With so many problems it’s hard to choose. Stocks are falling because of the inflation itself, the prospect of a Fed-induced recession, and the prospect of a 2008-style crash. We’re in a dicey spot at the moment: GDP is flirting with recession, with last quarter negative and this quarter touch-and-go. The Fed has never tried to hike into a recession starting so far behind the curve, so it is uncharted territory — more on that in a moment.
So we get four possible outcomes.
In order of simplicity, the cheeriest is a gradual reduction in inflation without recession or any major breakage — a “softish landing” in Powell’s words. In which case the pain is over, and markets are offering free money.
So far in this crash Bitcoin has moved about 2-3 times more than stocks, so in the “softish” scenario might expect stocks to jump, and Bitcoin to jump a lot more — say, $40,000-plus Bitcoin.
Next up, what if the Fed causes a regular recession? Well, so far this year the S&P has fallen 20%, while average peak-to-trough drop in a recession is 29%. So that would imply another 12% drop in stocks, and perhaps another 25-35% drop in Bitcoin.
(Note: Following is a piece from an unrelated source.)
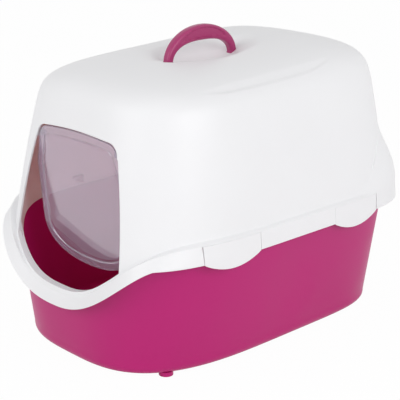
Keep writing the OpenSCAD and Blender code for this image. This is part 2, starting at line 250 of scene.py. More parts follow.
def plate(name, outline, centre, mid, normal, half, edge, face=None, back=None, insets=()):
    """Plate with rounded edges. Its plan is the outline drawn in towards the centre in rings, mid
    gives the point of its middle surface and normal the direction of its thickness. Half is half
    its thickness and edge the reach of its rounding. Face and back raise its two sides by an
    amount that depends on the distance to the edge; insets are the distances that need rings."""
    span = outline - centre
    far = np.linalg.norm(span, axis=1)
    steps = np.unique(np.concatenate([edge * np.linspace(0, 1, 7) ** 2, insets]))
    # the innermost ring stays a little inside the last inset
    inner = np.linspace(0, 1 - steps[-1] * 1.15 / far.min(), 14)
    rings = [np.full_like(far, v) for v in inner] + [1 - d / far for d in steps[::-1]]
    front, rear = [], []
    for share in rings:
        p = centre + span * share[:, None]
        gap = edge_distance(p, outline)
        depth = half - round_edge(gap, min(edge, half))
        m, n = mid(p), normal(p)
        front.append(m + n * (depth + (face(gap) if face else 0.0))[:, None])
        rear.append(m - n * (depth + (back(gap) if back else 0.0))[:, None])
    return skin(name, front + rear[::-1])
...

And if this isn’t a normal recession, rather a 1970’s stagflation? Well, peak-to-trough in the 1970’s was 48%, implying a 35% drop from here in stocks, and perhaps 60-70% in Bitcoin.
And what if those financial market gremlins show up in force? In 2008 peak-to-trough was 57%. Implying another 46% from here on stocks, and closer to 70-80% on Bitcoin.
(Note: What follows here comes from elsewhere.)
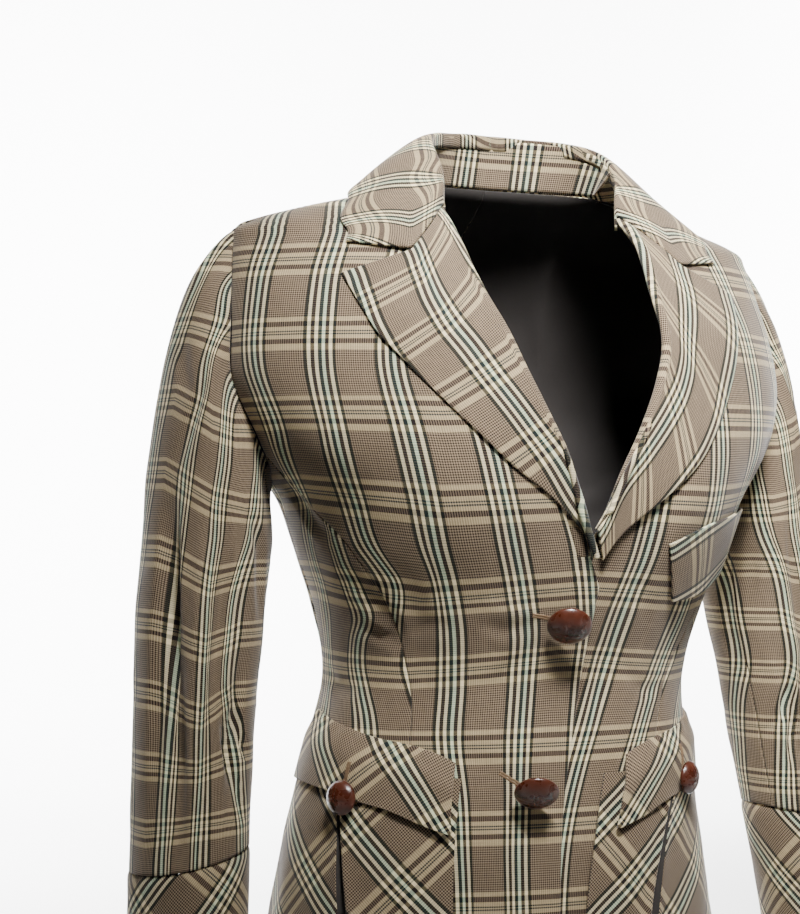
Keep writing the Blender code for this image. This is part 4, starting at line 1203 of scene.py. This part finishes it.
# --- Lapels and collar ----------------------------------------------------------------------------
# Each front turns back along a soft roll as a notched lapel, faced with the same cloth. The collar
# is sewn to the neckline and to the lapels' upper ends: its stand climbs to the fold, and its fall
# turns down over it.
FOLDED = 0.0020  # a faced piece of the solids
ROLL_RADIUS = 0.0038
ROLL_RISE = 0.0030  # how much farther a lapel stands off its front beside the roll
LAPEL_RUMPLE = 0.0006
FACING_BEHIND = 0.0006  # between a front's inner face and the facing behind it

# The lapels' cut edges, from the lower end round to the tip.
EDGE_RIGHT = (
    ("along", "height", "aside"),
    (0.00, -0.2520, -0.0085),
    (0.10, -0.2405, -0.0008),
    (0.20, -0.2186, 0.0228),
    (0.32, -0.1947, 0.0567),
    (0.44, -0.1696, 0.0835),
    (0.56, -0.1480, 0.1040),
    (0.68, -0.1305, 0.1187),
    (0.80, -0.1110, 0.1334),
    (0.90, -0.0938, 0.1400),
    (1.00, -0.0717, 0.1467),
)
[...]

Finally, the Black Swan: a 1970’s stagflation mated with a 2008 crash. We haven’t seen one of these before, so all comps are off. To put a number on it, I guess more than 2/3 drop in stocks, and up to 90% drop in Bitcoin. I’ll talk more about the Black Swan outcome in future since it sets up some fun dynamics where Bitcoin would actually dramatically outperform. Still, the peak-to-trough would be epic.
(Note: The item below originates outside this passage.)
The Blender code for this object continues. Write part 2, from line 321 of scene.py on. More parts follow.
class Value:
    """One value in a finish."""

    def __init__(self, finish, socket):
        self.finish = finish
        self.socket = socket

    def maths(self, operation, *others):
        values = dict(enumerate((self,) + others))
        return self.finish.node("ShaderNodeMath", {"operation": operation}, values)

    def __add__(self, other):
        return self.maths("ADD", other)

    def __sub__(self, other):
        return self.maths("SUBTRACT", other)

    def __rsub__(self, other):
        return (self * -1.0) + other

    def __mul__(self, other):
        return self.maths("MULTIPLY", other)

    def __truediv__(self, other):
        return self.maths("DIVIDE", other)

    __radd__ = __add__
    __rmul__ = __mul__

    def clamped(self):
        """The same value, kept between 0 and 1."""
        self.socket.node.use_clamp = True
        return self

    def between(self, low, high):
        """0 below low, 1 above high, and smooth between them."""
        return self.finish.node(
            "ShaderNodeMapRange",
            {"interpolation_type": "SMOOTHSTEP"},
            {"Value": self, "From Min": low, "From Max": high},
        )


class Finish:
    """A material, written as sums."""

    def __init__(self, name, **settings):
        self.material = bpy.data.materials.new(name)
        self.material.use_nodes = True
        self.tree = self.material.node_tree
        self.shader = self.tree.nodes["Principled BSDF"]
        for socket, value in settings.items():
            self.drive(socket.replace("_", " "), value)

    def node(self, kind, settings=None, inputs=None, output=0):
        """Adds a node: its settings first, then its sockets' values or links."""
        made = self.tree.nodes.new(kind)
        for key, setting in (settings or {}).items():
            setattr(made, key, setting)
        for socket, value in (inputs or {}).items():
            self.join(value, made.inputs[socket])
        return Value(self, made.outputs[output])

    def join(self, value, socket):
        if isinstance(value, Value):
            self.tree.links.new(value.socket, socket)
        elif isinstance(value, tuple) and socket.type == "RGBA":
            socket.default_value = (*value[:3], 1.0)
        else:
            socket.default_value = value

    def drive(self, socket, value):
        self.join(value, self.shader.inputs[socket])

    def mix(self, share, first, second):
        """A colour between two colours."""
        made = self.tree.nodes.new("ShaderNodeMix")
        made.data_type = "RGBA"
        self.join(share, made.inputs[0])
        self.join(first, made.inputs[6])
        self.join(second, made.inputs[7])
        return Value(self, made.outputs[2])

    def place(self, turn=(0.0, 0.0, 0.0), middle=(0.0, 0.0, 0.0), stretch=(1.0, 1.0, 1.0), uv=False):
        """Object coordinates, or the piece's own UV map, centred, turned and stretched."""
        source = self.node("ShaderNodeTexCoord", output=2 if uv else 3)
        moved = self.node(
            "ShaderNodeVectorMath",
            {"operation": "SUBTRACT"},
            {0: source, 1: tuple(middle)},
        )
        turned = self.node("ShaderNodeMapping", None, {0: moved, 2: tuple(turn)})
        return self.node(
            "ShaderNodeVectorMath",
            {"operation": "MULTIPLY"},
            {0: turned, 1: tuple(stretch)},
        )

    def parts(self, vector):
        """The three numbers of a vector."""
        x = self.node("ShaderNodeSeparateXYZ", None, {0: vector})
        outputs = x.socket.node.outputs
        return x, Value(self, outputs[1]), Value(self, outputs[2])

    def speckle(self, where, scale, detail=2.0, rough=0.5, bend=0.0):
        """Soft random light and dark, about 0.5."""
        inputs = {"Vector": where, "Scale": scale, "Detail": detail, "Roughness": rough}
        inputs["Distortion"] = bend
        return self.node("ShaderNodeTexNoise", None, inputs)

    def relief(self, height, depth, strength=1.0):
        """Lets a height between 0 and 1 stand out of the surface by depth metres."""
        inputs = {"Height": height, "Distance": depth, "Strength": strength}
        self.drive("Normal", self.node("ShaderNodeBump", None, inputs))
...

Before jumping off that ledge, keep in mind all these numbers are measuring the absolute trough, the split-second when things are bleakest. So don’t panic, it won’t hurt as much as it looks. If you slept in the morning of the trough, or spent the week camping in Patagonia, you’d never even know it happened.
Given markets “want” to go up, in the sense that markets are made of profit-seeking individuals who usually fix faster than governments break, time usually heals all troughs.
How to protect yourself? Easy: sit it out. At least until we know better which outcome is likeliest. If you’re pathologically optimistic, put some long calls on SPY, but otherwise keep your powder dry. Strategic wait-and-see.
Then, going forward, if a recession starts or if something breaks in financial markets, expect both stocks and Bitcoin to drop further, perhaps dramatically. I’d guess this is most likely, near-term, and will eventually offer a helluva buying opportunity assuming they don’t terminally break the world.
On the other hand, if inflation moderates without a crash or breakage, then expect that boom right now: a recovery in both stocks and Bitcoin, perhaps dramatically so. So buy those long options.
Of course, if you believe Bitcoin will win — that fiat is doomed and that Bitcoin beats gold — then it really doesn’t matter: the perfect strategy is to do precisely nothing. Dollar-cost-average (DCA), buying little by little, gobbling up those precious Bitcoins at whatever discount the market’s gifting you. Then, with steely resolve, kick back and do absolutely nothing — DCA and Chill.